SPX Update…

The stock markets are still in a dangerous area to try and get positioned for a move lower as many of the different stock markets have broken out from a bearish rising wedge formation since the August 24th low. This short term daily chart for the SPX shows a nice example of the rising wedge. Yesterday it broke below the bottom rail of its bearish rising wedge with today’s price action going nowhere. The top of the bearish rising wedge at reversal point #4 is the possible right shoulder high of a much bigger H&S top. A complete backtest would come in around the 1970 area.

spx day

The long term daily chart for the SPX is showing us a possible H&S top in play. The left shoulder was a bullish expanding falling wedge while the possible right shoulder is a bearish rising wedge. Breaking through the first brown shaded support and resistance zone at 2020 was a big clue that a potential H&S top maybe playing out. The reason being is that the top of the left shoulder should have held support under normal circumstances. As you can see the price action sliced right through the left shoulder high like a hot knife through butter. That was the very first thing we needed to see if a H&S pattern was going to form. Next we got the initial bounce that took the SPX backup to the lows that formed on the left side of the chart at the 1985 area. After bouncing off of the bottom rail of the blue rising wedge the SPX made another run higher but this time it found resistance at the 2020 area.
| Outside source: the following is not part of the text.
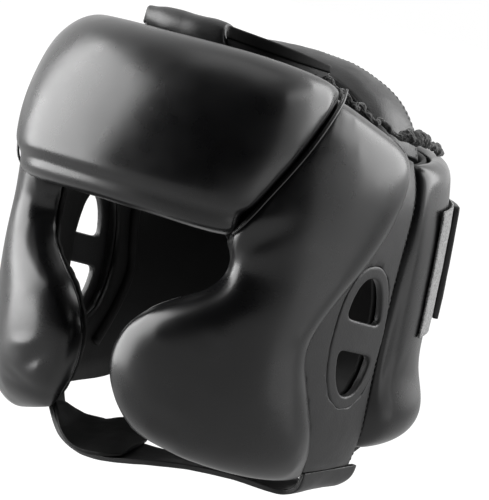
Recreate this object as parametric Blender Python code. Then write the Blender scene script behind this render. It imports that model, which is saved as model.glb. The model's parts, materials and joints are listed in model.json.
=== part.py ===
import math

import bmesh
import bpy
import numpy as np

# Metres, +Z up. The wearer faces -Y and the wearer's left side is +X.
# The origin is the top of the wearer's head, where the headgear sits.
# Places on the headgear are an angle round the head in degrees (0 in front,
# 90 over the left ear) and a height, with an offset outward from the hollow.
# Heights in the tables count from the hollow's apex; every solid is moved up
# by CROWN, because the crown bands hang that far below the apex.

CROWN = 0.0160
HOLLOW = {
    "dome": 0.084,         # crown down to the widest level
    "half_width": 0.081,
    "front": 0.100,
    "back": 0.103,
    "square": 2.3,         # superellipse power of a level section
    "fullness": 0.70,      # power of the dome's profile
}
# depth below the crown, then half width, front and back as shares of the hollow's
JAW_LEVELS = [
    (0.084, 1.000, 1.000, 1.000),
    (0.125, 1.000, 1.000, 1.000),
    (0.160, 0.985, 0.985, 1.000),
    (0.200, 0.955, 0.955, 1.000),
    (0.250, 0.900, 0.900, 0.980),
]
GAP = 0.0004               # clearance between neighbouring pieces
BACKING = 0.0032           # where the pads begin, just off the lining
SEAM_CLEAR = 0.35          # degrees left at a seam between side pieces

LINING = {
    "thick": 0.0025, "turns": 36, "below_edge": 0.0485, "jaw_start": -0.156,
    "face_inside": -0.030, "face_outside": 0.045, "face_bottom": -0.235,
    "face_in_angle": 0.8, "face_in_height": 0.0005, "brow_up": 0.0012, "face_top": -0.089,
}
LINING_LEVELS = [-0.030, -0.046, -0.064, -0.084, -0.120, -0.156, -0.180, -0.2045]
# angle, height of the upper edge all round
UPPER_EDGE = [(0, -0.019), (30, -0.020), (57, -0.025), (75, -0.036), (91, -0.0445), (112, -0.0502)]
# angle, height of the lower edge all round
JAW_EDGE = [
    (0, -0.185), (14, -0.1885), (27, -0.1965), (37, -0.2015), (50, -0.2045), (100, -0.2045), (125, -0.196),
]

FOREHEAD = {
    "thick": 0.0345, "columns": 20, "rows": 11,
    "top_roll": 0.24, "top_rim": 0.42, "brow_roll": 0.20, "brow_rim": 0.30, "side_roll": 0.50,
}
SEAM = {"thick": 0.0200, "rows": 4.0, "gap": 0.30, "blend": 0.06}      # groove depth, cheek rows it spans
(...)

This is a similar setup I was looking for on the oil chart where the tops of the left and right shoulders form at the exact same height even tho the neckline is slanted. Note how the brown shaded S&R zones held initial resistance at 1985 after the big selloff. The lower S&R zone was hit and the SPX fell lower followed by a second hit which this time broke through to find resistance at the next brown shaded S&R zone at 2020. The only S&R zone that hasn’t been tested is the one at 2045 which I’m viewing as the head portion of the big H&S top. Again getting positioned in this type of volatility can be very hard. You can be right but still wrong if the move is delayed or there is a whipsaw. If we get a backtest to the underside of the rising wedge at the 1970 area I will take a short position.